Comme tout chef traditionnel, Nana Ayaba Agbenyigan Blitti 2 a pour mission de veiller à l’intégrité des us et coutumes, travailler pour le développement de sa localité, à la promotion de la paix et la cohésion sociale au sein de sa communauté. Elle s’occupe aussi du règlement des litiges sur des sujets tels que le foncier et les problèmes quotidiens de cohabitation entre citoyens. En revanche, elle n’a pas compétence sur les questions liées à la violence, au vol et autres délits qui sont du ressort du pouvoir judiciaire.
Elle décrit les qualités d’un chef comme suit : « il doit être exemplaire et savoir tenir sa langue.

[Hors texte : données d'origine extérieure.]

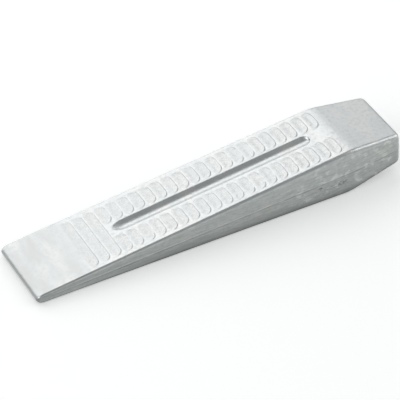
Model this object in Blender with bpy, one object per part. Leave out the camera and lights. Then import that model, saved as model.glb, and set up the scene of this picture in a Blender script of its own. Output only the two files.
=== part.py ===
"""Drop-forged aluminium felling wedge, one solid forging.

Lengths are in metres. The wedge is worked out about its own mid plane, with the nose at station 0,
and is then laid down on its lower working face: +X runs from the nose to the head, +Y across the
width and +Z up, with the origin under the middle of the object.
"""
import math

import bmesh
import bpy
from mathutils import Matrix, Vector

# Overall form
NOSE_TO_SHOULDER = 0.2138
HEAD_LENGTH = 0.038
FACE_WIDTH = 0.050
HEAD_END_WIDTH = 0.0445
NOSE_THICKNESS = 0.0056
SHOULDER_THICKNESS = 0.0330
HEAD_END_THICKNESS = 0.0218
SIDE_DRAFT = math.radians(3.5)

# Rounding
LONG_EDGE_RADIUS = 0.0018
LARGEST_RADIUS_SHARE = 0.8
NOSE_CORNER_RADIUS = 0.0026
NOSE_TIP_RADIUS = 0.0020
HEAD_CORNER_RADIUS = 0.0035
HEAD_RIM_RADIUS = 0.0028
SHOULDER_BLEND_LENGTH = 0.010

# Shallow round-bottomed groove along the middle of both working faces
GROOVE_START = 0.0620
GROOVE_END = 0.1997
GROOVE_RUN_OUT = 0.0090
GROOVE_WIDTH = 0.0088
GROOVE_DEPTH = 0.0023
GROOVE_CUTTER_LEVELS = (1.2, 1.0, 0.8, 0.6, 0.35, 0.1)

# Raised scales on both working faces: ramps that rise to a step facing the head
SCALE_PITCH = 0.00761
SCALE_COUNT = 23
FULL_WIDTH_SCALES = 3
FIRST_STEP = 0.0440
SCALE_LAND = 0.0015
SCALE_OUTER_EDGE = 0.0222
SCALE_INNER_EDGE = 0.0060
SCALE_CORNER_RADIUS = 0.0052
SCALE_CORNER_TURN = math.radians(80)
SCALE_HEIGHT = 0.00035
SCALE_START_DEPTH = 0.00009
SCALE_ROOT = 0.0006

TOTAL_LENGTH = NOSE_TO_SHOULDER + HEAD_LENGTH
FACE_RISE = (SHOULDER_THICKNESS - NOSE_THICKNESS) / 2 / NOSE_TO_SHOULDER
HEAD_FALL = (HEAD_END_THICKNESS - SHOULDER_THICKNESS) / 2 / HEAD_LENGTH
HALF_WEDGE_ANGLE = math.atan(FACE_RISE)
SMOOTH_SHADING_ANGLE = math.radians(30)


def blended(station, start, slope_before, slope_after):
    """Height at a station of two straight lines that meet at the shoulder in a parabola."""
    offset = station - NOSE_TO_SHOULDER
    half_blend = SHOULDER_BLEND_LENGTH / 2
    corner = start + slope_before * NOSE_TO_SHOULDER
    if offset <= -half_blend:
        return corner + slope_before * offset
    if offset >= half_blend:
        return corner + slope_after * offset
    bend = (slope_after - slope_before) / (2 * SHOULDER_BLEND_LENGTH)
    return corner + slope_before * offset + bend * (offset + half_blend) ** 2


def rounded_inset(distance, radius):
    """How far a quarter-round corner lies inside its outline, at a distance from the end."""
    if distance >= radius:
        return 0.0
    return radius - math.sqrt(max(0.0, radius**2 - (radius - distance) ** 2))


def face_height(station):
    """Height of the working face over the mid plane, before the ends are rounded."""
    return blended(station, NOSE_THICKNESS / 2, FACE_RISE, HEAD_FALL)


def half_height(station):
    """Half thickness of the body at a station."""
    from_head = TOTAL_LENGTH - station
    return (
        face_height(station)
        - rounded_inset(station, NOSE_TIP_RADIUS)
        - rounded_inset(from_head, HEAD_RIM_RADIUS)
    )


def half_width(station):
    """Half width of the working face at a station."""
    from_head = TOTAL_LENGTH - station
    narrowing = (HEAD_END_WIDTH - FACE_WIDTH) / 2 / HEAD_LENGTH
    return (
        blended(station, FACE_WIDTH / 2, 0.0, narrowing)
        - rounded_inset(station, NOSE_CORNER_RADIUS)
        - rounded_inset(from_head, HEAD_CORNER_RADIUS)
    )


def section(station):
    """Closed outline of the body at a station: rounded edges and sides drafted to a parting line."""
    height = half_height(station)
    width = half_width(station)
    radius = min(LONG_EDGE_RADIUS, LARGEST_RADIUS_SHARE * height)
    centre_y = width - radius * (1 - math.sin(SIDE_DRAFT)) / math.cos(SIDE_DRAFT)
    centre_z = height - radius
    steps = 4
    quarter = []
    for step in range(steps + 1):
        angle = math.pi / 2 + (SIDE_DRAFT - math.pi / 2) * step / steps
        quarter.append((centre_y + radius * math.cos(angle), centre_z + radius * math.sin(angle)))
    parting = [(width + height * math.tan(SIDE_DRAFT), 0.0)]
    side = quarter + parting + [(y, -z) for y, z in reversed(quarter)]
    outline = side + [(-y, z) for y, z in reversed(side)]
    return [Vector((station, y, z)) for y, z in outline]


def stations():
    """Stations of the sections: close together where the outline bends."""
    steps = 5
    ends = [math.sin(math.pi / 2 * step / steps) for step in range(steps + 1)]
    nose = [NOSE_TIP_RADIUS * (1 - value) for value in reversed(ends)]
    nose += [
        NOSE_CORNER_RADIUS * (1 - math.cos(math.pi / 2 * step / steps)) for step in range(2, steps + 1)
    ]
    shoulder_start = NOSE_TO_SHOULDER - SHOULDER_BLEND_LENGTH / 2
    blend_steps = 8
    shoulder = [
        shoulder_start + SHOULDER_BLEND_LENGTH * step / blend_steps for step in range(blend_steps + 1)
    ]
    head = [TOTAL_LENGTH - HEAD_CORNER_RADIUS * (1 - value) for value in ends]
    return sorted(set(round(value, 6) for value in nose + shoulder + head))


def body_mesh():
    """The plain forging: sections joined in a skin, closed at the nose and at the struck end."""
    shape = bmesh.new()
    rings = [[shape.verts.new(point) for point in section(station)] for station in stations()]
    count = len(rings[0])
    for ring, after in zip(rings, rings[1:]):
        for index in range(count):
            following = (index + 1) % count
            shape.faces.new((ring[index], after[index], after[following], ring[following]))
    shape.faces.new(rings[0])
    shape.faces.new(reversed(rings[-1]))
    bmesh.ops.recalc_face_normals(shape, faces=shape.faces)
    mesh = bpy.data.meshes.new("wedge_body")
    shape.to_mesh(mesh)
    shape.free()
    return mesh


def add_stack(shape, levels):
    """Adds a closed solid to a bmesh. Each level is a row of rungs (station, y, y, z), nose to head."""
    loops = []
    for rungs in levels:
        low_side = [shape.verts.new((station, low, z)) for station, low, high, z in rungs]
        high_side = [shape.verts.new((station, high, z)) for station, low, high, z in rungs]
        loops.append((low_side, high_side))
    for low_side, high_side in (loops[0], loops[-1]):
        for index in range(len(low_side) - 1):
            following = index + 1
            shape.faces.new(
                (low_side[index], low_side[following], high_side[following], high_side[index])
            )
    for above, below in zip(loops, loops[1:]):
        ring_above = above[0] + above[1][::-1]
        ring_below = below[0] + below[1][::-1]
        count = len(ring_above)
        for index in range(count):
            following = (index + 1) % count
            shape.faces.new(
                (ring_above[index], ring_above[following], ring_below[following], ring_below[index])
            )


def stacked_mesh(name, stacks):
    """One mesh of separate closed solids."""
    shape = bmesh.new()
    for levels in stacks:
        add_stack(shape, levels)
    bmesh.ops.recalc_face_normals(shape, faces=shape.faces)
    mesh = bpy.data.meshes.new(name)
    shape.to_mesh(mesh)
    shape.free()
    return mesh


def groove_rungs(spread):
    """Outline of the groove at the level where it has a given share of its full breadth."""
    steps = 6
    angles = [math.pi / 2 * step / steps for step in range(1, steps + 1)]
    advance = [GROOVE_RUN_OUT * (1 - spread * math.cos(angle)) for angle in angles]
    breadth = [GROOVE_WIDTH / 2 * spread * math.sin(angle) for angle in angles]
    places = [GROOVE_START + value for value in advance]
    places += [GROOVE_END - value for value in reversed(advance)]
    drop = GROOVE_DEPTH * (1 - spread**2)
    return [
        (place, -half, half, face_height(place) - drop)
        for place, half in zip(places, breadth + breadth[::-1])
    ]


def groove_mesh():
    """Cutter of one groove, with a parabolic section and a spoon-shaped run-out at each end."""
    return stacked_mesh("groove", [[groove_rungs(spread) for spread in GROOVE_CUTTER_LEVELS]])


def scale_levels(step_station, low_edge, high_edge):
    """One scale: a ramp with rounded head corners, rooted inside the body."""
    start = step_station - SCALE_PITCH + SCALE_LAND
    turn_start = step_station - SCALE_CORNER_RADIUS
    steps = 5
    rungs = [(start, 0.0), (turn_start, 0.0)]
    for step in range(1, steps + 1):
        angle = SCALE_CORNER_TURN * step / steps
        rungs.append(
            (
                turn_start + SCALE_CORNER_RADIUS * math.sin(angle),
                SCALE_CORNER_RADIUS * (1 - math.cos(angle)),
            )
        )
    ramp = (SCALE_HEIGHT + SCALE_START_DEPTH) / (rungs[-1][0] - start)
    crest = [
        (
            station,
            low_edge + inset,
            high_edge - inset,
            face_height(station) - SCALE_START_DEPTH + ramp * (station - start),
        )
        for station, inset in rungs
    ]
    root = [
        (station, low_edge + inset, high_edge - inset, face_height(station) - SCALE_ROOT)
        for station, inset in rungs
    ]
    return [crest, root]


def scales_mesh():
    """All the scales of one working face: full-width ones at the nose, then two rows."""
    stacks = []
    for index in range(SCALE_COUNT):
        step_station = FIRST_STEP + index * SCALE_PITCH
        if index < FULL_WIDTH_SCALES:
            stacks.append(scale_levels(step_station, -SCALE_OUTER_EDGE, SCALE_OUTER_EDGE))
        else:
            stacks.append(scale_levels(step_station, -SCALE_OUTER_EDGE, -SCALE_INNER_EDGE))
            stacks.append(scale_levels(step_station, SCALE_INNER_EDGE, SCALE_OUTER_EDGE))
    return stacked_mesh("scales", stacks)


def add_object(name, mesh):
    """A new object in the scene for a mesh."""
    thing = bpy.data.objects.new(name, mesh)
    bpy.context.scene.collection.objects.link(thing)
    return thing


def combine(body, name, mesh, operation):
    """Adds a mesh to the body or cuts it away, and keeps it as a hidden guide."""
    guide = add_object(name, mesh)
    guide.parent = body
    guide.hide_render = True
    guide.display_type = "WIRE"
    boolean = body.modifiers.new(name, "BOOLEAN")
    boolean.operation = operation
    boolean.object = guide


def mirrored(mesh, name):
    """The same mesh for the lower working face."""
    copy = mesh.copy()
    copy.name = name
    copy.transform(Matrix.Scale(-1, 4, Vector((0, 0, 1))))
    copy.flip_normals()
    return copy


def laid_down():
    """Turns the wedge until its lower working face is level, stands it on the scales and centres it."""
    lying = Matrix.Rotation(-HALF_WEDGE_ANGLE, 4, "Y")
    corners = [lying @ point for station in stations() for point in section(station)]
    middle = (min(point.x for point in corners) + max(point.x for point in corners)) / 2
    lowest = min(point.z for point in corners) - SCALE_HEIGHT * math.cos(HALF_WEDGE_ANGLE)
    return Matrix.Translation((-middle, 0, -lowest)) @ lying


def forged_aluminium():
    """Bright satin aluminium with the colour of a fresh forging."""
    material = bpy.data.materials.new("forged_aluminium")
    material.use_nodes = True
    shader = material.node_tree.nodes["Principled BSDF"]
    shader.inputs["Base Color"].default_value = (0.80, 0.81, 0.81, 1.0)
    shader.inputs["Metallic"].default_value = 1.0
    shader.inputs["Roughness"].default_value = 0.38
    return material


def main():
    for thing in list(bpy.data.objects):
        bpy.data.objects.remove(thing, do_unlink=True)
    body = add_object("wedge_body", body_mesh())
    upper_scales = scales_mesh()
    upper_groove = groove_mesh()
    combine(body, "upper_scale_guide", upper_scales, "UNION")
    combine(body, "lower_scale_guide", mirrored(upper_scales, "lower_scales"), "UNION")
    combine(body, "upper_groove_guide", upper_groove, "DIFFERENCE")
    combine(body, "lower_groove_guide", mirrored(upper_groove, "lower_groove"), "DIFFERENCE")
    body.matrix_world = laid_down()
    body.data.materials.append(forged_aluminium())
    body.data.shade_smooth()
    body.data.set_sharp_from_angle(angle=SMOOTH_SHADING_ANGLE)


main()
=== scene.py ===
"""Looks of the drop-forged aluminium felling wedge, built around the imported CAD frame.

The visible wedge is one fine mesh. It is worked out about the wedge's own mid plane, with the nose at
station 0, and is laid down where the CAD solid lies. Lengths are in metres.
"""
import math

import bpy
import numpy as np
from mathutils import Matrix, Vector


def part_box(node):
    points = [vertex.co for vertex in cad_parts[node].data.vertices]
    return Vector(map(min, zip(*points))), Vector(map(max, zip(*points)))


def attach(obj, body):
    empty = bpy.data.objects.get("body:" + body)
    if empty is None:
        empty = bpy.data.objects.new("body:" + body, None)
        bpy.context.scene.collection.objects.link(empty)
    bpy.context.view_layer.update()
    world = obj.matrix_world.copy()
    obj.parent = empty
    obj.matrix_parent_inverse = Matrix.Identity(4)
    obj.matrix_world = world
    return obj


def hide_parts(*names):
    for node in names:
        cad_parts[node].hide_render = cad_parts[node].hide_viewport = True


# The forging's form, as in the CAD part
NOSE_TO_SHOULDER = 0.2138
HEAD_LENGTH = 0.038
TOTAL_LENGTH = NOSE_TO_SHOULDER + HEAD_LENGTH
FACE_WIDTH = 0.0508
HEAD_END_WIDTH = 0.0445
NOSE_THICKNESS = 0.0056
SHOULDER_THICKNESS = 0.0330
HEAD_END_THICKNESS = 0.0218
SIDE_DRAFT = math.radians(2.1)
EDGE_RADIUS_AT_NOSE = 0.0011
EDGE_RADIUS_AT_HEAD = 0.0027
NOSE_CORNER_RADIUS = 0.0026
NOSE_SPREAD = 0.0004
NOSE_TIP_REACH = 0.0050
NOSE_TIP_DROP = 0.0021
HEAD_CORNER_RADIUS = 0.0035
HEAD_RIM_RADIUS = 0.0028
SHOULDER_BLEND_LENGTH = 0.010
HALF_WEDGE_ANGLE = math.atan((SHOULDER_THICKNESS - NOSE_THICKNESS) / 2 / NOSE_TO_SHOULDER)

# Groove along the middle of both working faces
GROOVE_START = 0.0620
GROOVE_END = 0.1997
GROOVE_RUN_OUT = 0.0090
GROOVE_HALF_WIDTH = 0.0044
GROOVE_DEPTH = 0.0020

# Raised scales on both working faces
SCALE_PITCH = 0.00761
SCALE_COUNT = 23
FULL_WIDTH_SCALES = 3
FIRST_STEP = 0.0440
SCALE_LAND = 0.0017
SCALE_OUTER_EDGE = 0.0222
SCALE_INNER_EDGE = 0.0058
SCALE_CORNER_RADIUS = 0.0046
SCALE_HEIGHT = 0.00035
SCALE_STEP_RUN = 0.00030
SCALE_DISH_DEPTH = 0.00040
SCALE_DISH_REACH = 0.0044
SCALE_OPENING = 0.0036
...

Un chef ne boit pas dans les bars, il se comporte bien, se respecte, ne prend pas partie et cherche toujours l’intérêt général ».
« Le sexe ne doit pas être un obstacle »
Selon la cheffe du village d’Akladjénou Améganpé, « c’est la peur induite par l’éducation qui nous fait croire que certains domaines sont faits pour les hommes et d’autres pour les femmes. Le sexe ne doit pas être un obstacle. Il n’y a rien que l’homme peut faire et que la femme ne peut pas faire. C’est aux femmes de s’affirmer ».
Le grand souhait de la cheffe pour son village Akladjénou Améganpé est que les filles et femmes réussissent au même titre que les hommes.
Au demeurant, les chefferies traditionnelles qui généralement sont la chasse gardée des hommes, s’ouvrent peu à peu aux femmes. Comme quoi, la période où l’autorité féminine est bannie disparait progressivement.